In the first place, self-abnegations often repeated imply on the part of the actor a tacit ascription of relative selfishness to others who profit by the self-abnegations. Even with men as they are there occasionally arises a feeling among those for whom sacrifices are frequently made, that they are being insulted by the assumption that they are ready to receive them, and in the mind of the actor also, there sometimes grows up a recognition of this feeling on their part, and a consequent check on his too great or too frequent surrenders of pleasure. Obviously, in more developed natures, this kind of check must act still more promptly.

In the second place, when, as the hypothesis implies, altruistic pleasures have reached a greater intensity than they now possess, each person will be debarred from undue pursuit of them by the consciousness that other persons, too, desire them, and that scope for others' enjoyment of them must be left.

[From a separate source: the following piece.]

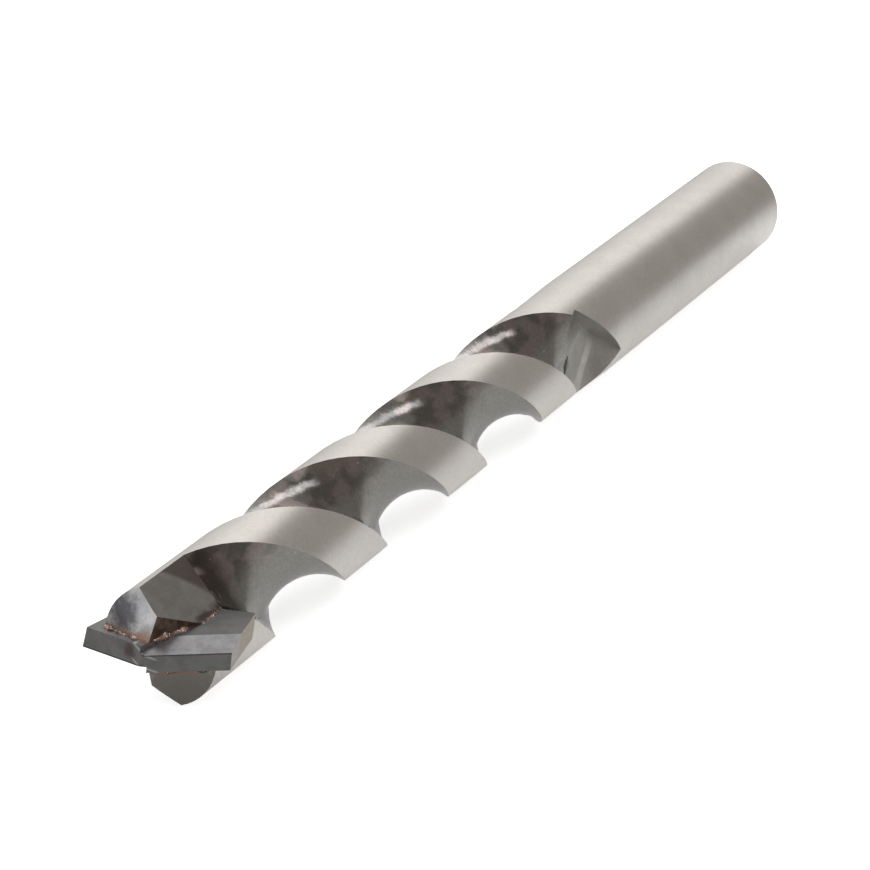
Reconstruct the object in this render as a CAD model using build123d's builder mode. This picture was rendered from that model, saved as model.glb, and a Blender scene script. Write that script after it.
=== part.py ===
"""Masonry drill bit: a round bar with two helical flutes, a straight-fluted head and a brazed carbide tip.

Everything is drawn upright first, along +Z, with the shank end at z = 0 and the point at the top.
The finished pieces are then laid down: the axis runs along Y, the point looks along -Y, +Z is up, and
the origin is the centre of the shank's end face. The carbide plate lies level, across X.
"""

from build123d import *
from math import acos, asin, atan2, cos, degrees, hypot, pi, radians, sin, tan
import os

os.makedirs("parts", exist_ok=True)

# Overall sizes, in millimetres
overall_length = 150.0
body_diameter = 12.3
cutting_diameter = 16.3
shank_chamfer = 0.3

# The lands are ground a little below the shank, and a short taper leads down to them
land_relief = 0.16
land_taper_length = 6.0

# Helical flutes: two starts, right-hand, angles in degrees. Their length runs from the point back to
# the middle of the wheel's print.
flute_lead = 47.7
flute_span_angle = 109.2
flute_length = 90.5
leading_wall_depth = 2.45
leading_wall_lean = 3.0
flute_root_radius = 0.7

# Run-out of each flute, the print of a grinding wheel: its tilt from the cross-section, its turn from
# the floor's normal, and the distance from its middle back to the full shank.
wheel_radius = 9.0
wheel_margin = 0.4
wheel_tilt = 44.0
wheel_turn = 10.0
wheel_to_shank = 8.0

# Head: the straight-fluted length behind the point
head_length = 9.4
rim_setback = 3.4
steel_cone_angle = 130.0
heel_flat_angle = 45.0
heel_flat_distance = 3.05
flute_start_slope = 13.0

# Gash that thins the web in front of the plate: lean from the axis, and how far past the axis it reaches
gash_lean = 28.0
gash_offset = -0.65

# Carbide plate
plate_thickness = 2.7
plate_height = 10.0
point_angle = 142.0
relief_angle = 14.0
side_taper_angle = 13.0
side_clearance_angle = 15.0
rake_facet_height = 2.6
rake_facet_angle = 16.4

# Brazed joint between the plate and its slot
braze_gap = 0.15

body_radius = body_diameter / 2
land_radius = body_radius - land_relief
cutting_radius = cutting_diameter / 2
rake_height = plate_thickness / 2
slot_width = plate_thickness + 2 * braze_gap
slot_bottom = overall_length - plate_height - braze_gap
head_start = overall_length - head_length
wheel_station = overall_length - flute_length
shank_length = wheel_station - wheel_to_shank
twist_per_mm = 360.0 / flute_lead
rake_rim_angle = degrees(asin(rake_height / body_radius))
edge_slope = 90.0 - point_angle / 2
reach = 3 * body_radius
helix_angle = degrees(atan2(pi * body_diameter, flute_lead))
flute_chord = body_diameter * sin(radians(flute_span_angle / 2))
wheel_width = flute_chord * cos(radians(helix_angle)) + 2 * wheel_margin


def polar(radius, angle):
    """The point at this radius and angle in a cross-section."""
    return (radius * cos(radians(angle)), radius * sin(radians(angle)))


def leading_angle(station):
    """The angle of a land's leading edge at this distance from the shank end."""
    return rake_rim_angle + (station - head_start) * twist_per_mm


# Cross-section of a flute: a wall under the leading edge and a straight floor that runs out at the heel
section_angle = leading_angle(wheel_station)
leading_edge = polar(body_radius, 0)
heel_edge = polar(body_radius, flute_span_angle)
wall_foot = polar(body_radius - leading_wall_depth, leading_wall_lean)
floor_x, floor_y = heel_edge[0] - wall_foot[0], heel_edge[1] - wall_foot[1]
floor_depth = (wall_foot[0] * heel_edge[1] - wall_foot[1] * heel_edge[0]) / hypot(floor_x, floor_y)
floor_lag = degrees(atan2(floor_y, floor_x)) - 90.0
with BuildSketch(Plane.XY.offset(wheel_station).rotated((0, 0, section_angle))) as flute_section:
    with BuildLine():
        Polyline(
            leading_edge,
            polar(reach, 0),
            polar(reach, flute_span_angle / 2),
            polar(reach, flute_span_angle),
            heel_edge,
            wall_foot,
            close=True,
        )
    make_face()
    fillet(flute_section.vertices().sort_by_distance(wall_foot)[0], flute_root_radius)

# The twisted prism of one flute, from the run-out to past the point
twisted_length = overall_length - wheel_station
twisted_flute = Solid.extrude_linear_with_rotation(
    flute_section.sketch.face(),
    center=(0, 0, wheel_station),
    normal=(0, 0, twisted_length),
    angle=twisted_length * twist_per_mm,
)

# A flute starts behind the head at a sloping plane, from the heel's rim forward to the leading edge
heel_rim_angle = heel_flat_angle + degrees(acos(heel_flat_distance / body_radius))
heel_station = head_start + (heel_rim_angle - flute_span_angle - rake_rim_angle) / twist_per_mm
heel_point = (*polar(body_radius, heel_rim_angle), heel_station)
start_normal = (*polar(tan(radians(flute_start_slope)), heel_flat_angle + 90.0), 1)
start_plane = Plane(heel_point, z_dir=start_normal)

# The wheel stands across the flute's floor, where the twisted prism ends
wheel_angle = section_angle + floor_lag + wheel_turn
wheel_centre = (*polar(floor_depth + wheel_radius, wheel_angle), wheel_station)
tangent_x, tangent_y = polar(1, wheel_angle + 90.0)
wheel_axis = (
    tangent_x * cos(radians(wheel_tilt)),
    tangent_y * cos(radians(wheel_tilt)),
    -sin(radians(wheel_tilt)),
)
wheel_plane = Plane(origin=wheel_centre, x_dir=(*polar(1, wheel_angle), 0), z_dir=wheel_axis)

with BuildPart() as flute_tool:
    add(twisted_flute)
    split(bisect_by=start_plane, keep=Keep.BOTTOM)

with BuildPart() as wheel_tool:
    with BuildSketch(wheel_plane):
        Circle(wheel_radius)
    extrude(amount=wheel_width / 2, both=True)

# Straight flute of the head: the heel flat of one land and the rake plane of the other
flat_x, flat_y = polar(1, heel_flat_angle)
corner = ((heel_flat_distance - rake_height * flat_y) / flat_x, rake_height)
far_heel = (corner[0] - reach * flat_y, corner[1] + reach * flat_x)
with BuildPart() as head_flute_tool:
    with BuildSketch(Plane.XY.offset(heel_station)):
        with BuildLine():
            Polyline(corner, (reach, rake_height), (reach, reach), far_heel, close=True)
        make_face()
    extrude(amount=reach)

# Cutting edge: where the ground facet on the rake side meets the relief
edge_height = rake_height - rake_facet_height * tan(radians(rake_facet_angle))
edge_start = overall_length + edge_height * tan(radians(relief_angle))
edge_x, edge_z = cos(radians(edge_slope)), -sin(radians(edge_slope))
gash_station = edge_start - gash_offset * tan(radians(edge_slope))
gash_run = (corner[0] + body_radius - gash_offset) / tan(radians(gash_lean))
gash_side = gash_run * tan(radians(gash_lean))
gash_top = reach * tan(radians(gash_lean))
with BuildPart() as gash_tool:
    with BuildSketch(Plane.XZ.offset(-rake_height)):
        with BuildLine():
            Polyline(
                (gash_offset - gash_top, gash_station + reach),
                (gash_offset + gash_side, gash_station - gash_run),
                (gash_offset + gash_side, gash_station + reach),
                close=True,
            )
        make_face()
    extrude(amount=-reach)

# The steel before its slot is cut: bar, cone, flutes, run-outs, head flutes and gashes
cone_height = land_radius / tan(radians(steel_cone_angle / 2))
rim_station = overall_length - rim_setback
with BuildPart() as fluted_blank:
    with BuildSketch(Plane.XZ):
        with BuildLine():
            Polyline(
                (0, 0),
                (body_radius - shank_chamfer, 0),
                (body_radius, shank_chamfer),
                (body_radius, shank_length),
                (land_radius, shank_length + land_taper_length),
                (land_radius, rim_station),
                (0, rim_station + cone_height),
                close=True,
            )
        make_face()
    revolve(axis=Axis.Z)
    with PolarLocations(0, 2):
        add(flute_tool.part, mode=Mode.SUBTRACT)
        add(wheel_tool.part, mode=Mode.SUBTRACT)
        add(head_flute_tool.part, mode=Mode.SUBTRACT)
        add(gash_tool.part, mode=Mode.SUBTRACT)

with BuildPart() as slot_tool:
    with BuildSketch(Plane.XY.offset(slot_bottom)):
        Rectangle(2 * reach, slot_width)
    extrude(amount=reach)

with BuildPart() as upright_body:
    add(fluted_blank.part)
    add(slot_tool.part, mode=Mode.SUBTRACT)

# Carbide plate: a roof-shaped plate with tapered sides, two relief faces and two ground rake facets
plate_foot = overall_length - plate_height
corner_station = edge_start - cutting_radius * tan(radians(edge_slope))
relief_slope = tan(radians(relief_angle))
roof_slope = tan(radians(edge_slope))
facet_slope = tan(radians(rake_facet_angle))
side_slope = tan(radians(side_clearance_angle))
taper_slope = tan(radians(side_taper_angle))
facet_lean = tan(radians(gash_lean + edge_slope))
facet_plane = Plane(
    origin=(0, edge_height, edge_start),
    x_dir=(edge_x, 0, edge_z),
    z_dir=(-facet_slope * edge_z, 1, facet_slope * edge_x),
)
with BuildPart() as facet_tool:
    with BuildSketch(facet_plane):
        with BuildLine():
            Polyline(
                (gash_offset - body_radius * facet_lean, -body_radius),
                (gash_offset + body_radius * facet_lean, body_radius),
                (reach, body_radius),
                (reach, -body_radius),
                close=True,
            )
        make_face()
    extrude(amount=body_radius)

with BuildPart() as upright_tip:
    with Locations((0, 0, plate_foot)):
        Box(cutting_diameter, plate_thickness, plate_height, align=(Align.CENTER, Align.CENTER, Align.MIN))
    for side in (1, -1):
        edge_point = (0, side * edge_height, edge_start)
        edge_corner = (side * cutting_radius, side * edge_height, corner_station)
        relief_normal = (side * roof_slope, -side * relief_slope, 1)
        flank_normal = (side, -side * side_slope, -taper_slope)
        split(bisect_by=Plane(edge_point, z_dir=relief_normal), keep=Keep.BOTTOM)
        split(bisect_by=Plane(edge_corner, z_dir=flank_normal), keep=Keep.BOTTOM)
    with PolarLocations(0, 2):
        add(facet_tool.part, mode=Mode.SUBTRACT)

# Braze: what fills the slot round the plate, flush with the steel
with BuildPart() as upright_braze:
    add(fluted_blank.part)
    add(slot_tool.part, mode=Mode.INTERSECT)
    add(upright_tip.part, mode=Mode.SUBTRACT)
    with PolarLocations(0, 2):
        add(facet_tool.part, mode=Mode.SUBTRACT)

# Laid down: the upright +Z turns to -Y, and the upright +Y to +Z
with BuildPart(Plane.XZ) as drill_body:
    add(upright_body.part)
drill_body.part.label = "drill_body"
export_step(drill_body.part, "parts/drill_body.step")

with BuildPart(Plane.XZ) as carbide_tip:
    add(upright_tip.part)
carbide_tip.part.label = "carbide_tip"
export_step(carbide_tip.part, "parts/carbide_tip.step")

with BuildPart(Plane.XZ) as braze_seam:
    add(upright_braze.part)
braze_seam.part.label = "braze_seam"
export_step(braze_seam.part, "parts/braze_seam.step")
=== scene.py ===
"""Masonry drill bit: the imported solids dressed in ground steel, dark flutes, carbide and braze."""
import logging
import math
from dataclasses import dataclass, field, replace
from enum import Enum
from typing import Protocol

import bmesh
import bpy
from mathutils import Matrix, Vector


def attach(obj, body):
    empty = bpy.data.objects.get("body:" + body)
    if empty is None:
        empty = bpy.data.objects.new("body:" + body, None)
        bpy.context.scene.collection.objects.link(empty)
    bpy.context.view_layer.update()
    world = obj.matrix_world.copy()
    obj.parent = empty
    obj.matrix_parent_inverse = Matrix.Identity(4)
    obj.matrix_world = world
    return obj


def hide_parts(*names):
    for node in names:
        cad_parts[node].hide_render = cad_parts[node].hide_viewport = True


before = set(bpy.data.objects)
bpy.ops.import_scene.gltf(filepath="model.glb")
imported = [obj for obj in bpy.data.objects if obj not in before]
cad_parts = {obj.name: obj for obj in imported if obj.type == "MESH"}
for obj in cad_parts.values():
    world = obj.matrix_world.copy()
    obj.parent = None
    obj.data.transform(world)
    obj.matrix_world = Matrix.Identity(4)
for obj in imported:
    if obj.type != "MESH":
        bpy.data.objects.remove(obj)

log = logging.getLogger("masonry_bit")

Socket = bpy.types.NodeSocket
Colour = tuple[float, float, float]
Place = tuple[float, float, float]
Range = tuple[float, float]

MM = 0.001
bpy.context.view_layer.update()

# A mark grows from nothing at its border to full at this share of its radius or width
SOFT_EDGE = 0.3

# Offsets that give each noise a pattern of its own
ROUGH_SHIFT, SPOT_SHIFT, SPECK_SHIFT = 1.0, 2.0, 3.0
END_SHIFT, TURN_SHIFT, SEAM_SHIFT = 4.0, 5.0, 7.0

# Vertices closer than this are one
WELD = 0.0005 * MM

# The backdrop's colour to the camera
WHITE = (1.0, 1.0, 1.0, 1.0)


class Zone(Enum):
    """The regions of the steel body that were finished in different ways."""

    LAND = 0
    FLUTE = 1
    RUNOUT = 2
    HEAD_FLAT = 3
    FRONT = 4
    GASH = 5


class PlateZone(Enum):
    """The regions of the carbide plate that were finished in different ways."""

    FLAT = 0
    FACET = 1
    SIDE = 2
    RELIEF = 3


class Grain(Enum):
    """How a surface's fine marks are stretched, as noise scales per metre."""

    ROUND_THE_AXIS = (2200.0, 8000.0, 2200.0)
    ALONG_THE_AXIS = (5200.0, 700.0, 5200.0)
    EVEN = (3200.0, 3200.0, 3200.0)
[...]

Even now may be observed among groups of friends, where some competition in amiability is going on, relinquishments of opportunities for self-abnegation that others may have them. "Let her give up the gratification, she will like to do so;" "Let him undertake the trouble, it will please him;" are suggestions which, from time to time, illustrate this consciousness. The most developed sympathy will care for the sympathetic satisfactions of others as well as for their selfish satisfactions. What may be called a higher equity will refrain from trespassing on the spheres of others' altruistic activities, as a lower equity refrains from trespassing on the spheres of their egoistic activities. And by this checking of what may be called an egoistic altruism, undue sacrifices on the part of each must be prevented.

What spheres, then, will eventually remain for altruism as it is commonly conceived? There are three. One of them must to the last continue large in extent; and the others must progressively diminish, though they do not disappear.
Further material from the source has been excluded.